Come nasce la Fondazione Doppia Difesa?
"La Fondazione è stata creata da me e da Michelle Hunziker nel 2007, quando ancora non esisteva nemmeno la legge sullo stalking. Entrambe avevamo subìto, in forme diverse, discriminazione e violenza e abbiamo deciso di mettere la nostra esperienza al servizio degli altri perché si parlasse di più di un problema sociale gravemente sottovalutato e perché si prendessero misure per contrastarlo in modo più mirato e incisivo. Da lì sono cominciati gli aiuti alle vittime, attraverso il sostegno gratuito – legale e psicologico –, e l’impegno per sollecitare l’adozione di nuove norme: è stato anche grazie al mio impegno che nel 2009 è stata introdotta la fattispecie del reato di atti persecutori. Ma al di là delle leggi, e al di là degli aiuti in caso di violenze, la Fondazione si propone di investire sulle nuove generazioni, con interventi di sensibilizzazione soprattutto nelle scuole: la situazione cambierà solo se sapremo educare i nostri figli all’eguaglianza, al rispetto, alla fiducia e alla comprensione."

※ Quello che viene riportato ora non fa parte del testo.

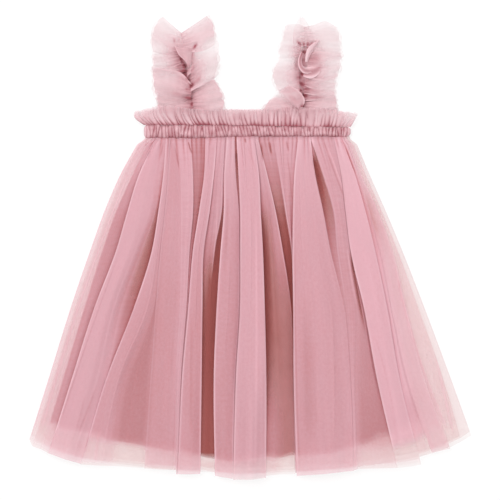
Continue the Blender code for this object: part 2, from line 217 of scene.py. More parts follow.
# A row for each smaller crease, slit or doubled edge in the tulle, from the height
# of its top to that of its bottom. Its two widths are at the hem; a small one makes
# that side crisp. A negative veil is a slit that shows what lies below.
# A mark's added shade is painted shade along it, and painted highlight where it is negative.
MARKS = table_of(
    Mark,
    ("left_slit", 108, 82, -78.0, -75.8, -73.4, 1.8, 0.9, -0.15, 0.40, -0.6, 0.3, 0.4),
    ("left_nick", 114, 99, -64.4, -62.6, -60.0, 2.2, 1.2, -0.35, 1.1, -0.8, 0.2, 0.3),
    ("left_top_fold", 115, 90, -101.5, -104, -109, 4.0, 1.6, -0.1, 0.35, -0.5, 0.2, 0.5),
    ("left_inner_slit", 112, 94, -90.5, -92.0, -95.0, 2.2, 1.0, -0.1, 0.30, -0.5, 0.3, 0.4),
    ("left_double_edge", 0, -194, -135, -170, -202.5, 0.8, 0.8, -0.08, 0.16, -0.2, 0.15, 0.2),
    ("left_hem_line", -140, -196, -160, -169.5, -181, 1.2, 1.8, -0.08, 0.26, -0.3, 0.3, 0.2),
    ("left_hem_line_two", -148, -206, -171, -178, -187, 1.0, 1.6, -0.06, 0.16, -0.2, 0.3, 0.2),
    ("left_hem_fold", -186, -222, -158, -160, -162, 1.0, 2.2, 0.08, 0.10, 0.3, 0.3, 0.1),
    ("left_sheer_line", 95, -195, -121, -176, -219.5, 1.0, 1.4, 0.16, 0.04, 0.2, 0.15, 0.1),
    ("strip_line_edge", -96, -236, -75.8, -78.0, -81.0, 1.2, 0.7, -0.04, 0.10, -0.2, 0.3, 0.1),
    ("pleat_a_line", -60, -200, -61, -61.8, -61.5, 1.2, 2.6, -0.05, 0.14, -0.2, 0.3, 0.2),
    ("pleat_b_streak", 60, -40, -34, -36, -42.3, 0.8, 1.0, 0.10, -0.2, 0.4, 0.3, 0.3),
    ("centre_band", 62, -30, -22.5, -24.0, -27, 3.4, 1.6, -0.05, 0.16, -0.3, 0.25, 0.4),
    ("centre_cover", 122, 97, -15.0, -14.6, -14.2, 2.2, 2.2, 0.30, -0.5, 0.5, 0.05, 0.4),
    ("centre_dot", 115.5, 111.5, -5.0, -4.8, -4.6, 2.0, 2.0, -0.3, 0.9, -0.5),
    ("centre_fold", 112, 74, -4, 2.5, 8.8, 1.2, 2.6, 0.0, 0.16, -0.4, 0.2, 0.3),
    ("centre_light", 60, -236, 6.0, 6.8, 5.5, 1.6, 1.6, 0.08, -0.05, 0.2, 0.2, 0.1),
    ("right_nick", 111, 90, 11.8, 12.6, 14.2, 2.2, 1.4, -0.35, 1.0, -0.8, 0.25, 0.35),
    ("right_nick_two", 113, 99, 20.8, 21.4, 22.8, 2.2, 1.6, -0.35, 1.0, -0.8, 0.25, 0.3),
    ("right_nick_three", 114, 103, 38.2, 39.0, 40.4, 2.0, 1.8, -0.2, 0.55, -0.5),
    ("short_right_line", 100, 48, 38, 41.8, 43.2, 1.0, 2.2, -0.08, 0.26, -0.4, 0.2, 0.3),
    ("wide_right_line", 30, -236, 47.0, 47.6, 52.0, 0.8, 1.0, -0.06, 0.24, -0.3, 0.2, 0.1),
    ("wide_right_shade", -40, -215, 58, 60, 62, 7, 9, -0.10, 0.14, 0, 0.4, 0.3),
    ("low_right_line", 108, 44, 78.2, 89.8, 102, 0.9, 2.4, -0.08, 0.26, -0.7, 0.2, 0.35),
    ("low_right_light", 112, 56, 79.5, 90, 99.5, 2.6, 1.0, 0.14, -0.1, 0.5, 0.2, 0.35),
    ("right_slit", 2, -92, 104.4, 112.6, 122.0, 2.6, 0.8, -0.50, 1.15, -1.5, 0.2, 0.40),
    ("right_slit_light", 4, -64, 101.4, 106.4, 112.8, 1.6, 1.0, 0.14, -0.1, 0.4, 0.2, 0.3),
    ("right_groove_core", 96, 38, 66.0, 75.0, 81.0, 5.0, 2.0, -0.3, 0.55, -1.0, 0.15, 0.7),
    ("right_groove_cover", 121, 88, 63.4, 65.2, 69.0, 2.5, 4.5, 0.55, -1.0, 1.5, 0.05, 0.45),
    ("left_top_nick", 117, 108, -108.0, -108.4, -109.0, 1.6, 1.4, -0.1, 0.5, -0.5),
    ("right_top_nick", 117, 100, 76.6, 78.6, 82.2, 1.8, 1.4, -0.1, 0.5, -0.5, 0.1, 0.5),
    ("right_top_nick_two", 117, 104, 90.4, 91.6, 93.4, 1.6, 1.6, -0.1, 0.45, -0.5, 0.1, 0.5),
    ("right_line_top", 110, 76, 98.6, 104.6, 111.4, 0.8, 2.6, -0.15, 0.50, -0.6, 0.25, 0.3),
    ("right_shade", 64, 4, 119.5, 127.5, 136.5, 2.2, 7.0, -0.10, 0.55, -0.5, 0.35, 0.45),
    ("right_low_patch", -140, -205, 166, 172, 180, 8, 12, -0.10, 0.12, 0, 0.4, 0.3),
    ("right_fold_line", -84, -226, 127.5, 146.5, 153.5, 0.8, 1.4, 0.0, 0.12, -0.4, 0.2, 0.1),
    ("right_sheer_line", -10, -192, 151, 173.5, 208, 2.4, 0.9, 0.14, 0.10, 0.3, 0.15, 0.1),
    ("right_edge_line", -110, -194, 194, 203.5, 213, 1.2, 0.9, 0.12, 0.05, 0.2, 0.2, 0.1),
)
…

In questi anni di “attività” c’è stata una storia che emotivamente l’ha toccata in quanto persona ma soprattutto come donna?
"Ogni donna ha la sua storia, un vissuto di emozioni e sentimenti, dunque non lasciarsi coinvolgere è sempre difficile. In particolare quando si tratta di ragazze molto giovani che perdono la vita... Come Noemi Durini, uccisa a sedici anni dal fidanzato. La storia di Noemi ci ricorda che la battaglia contro la violenza è innanzitutto culturale."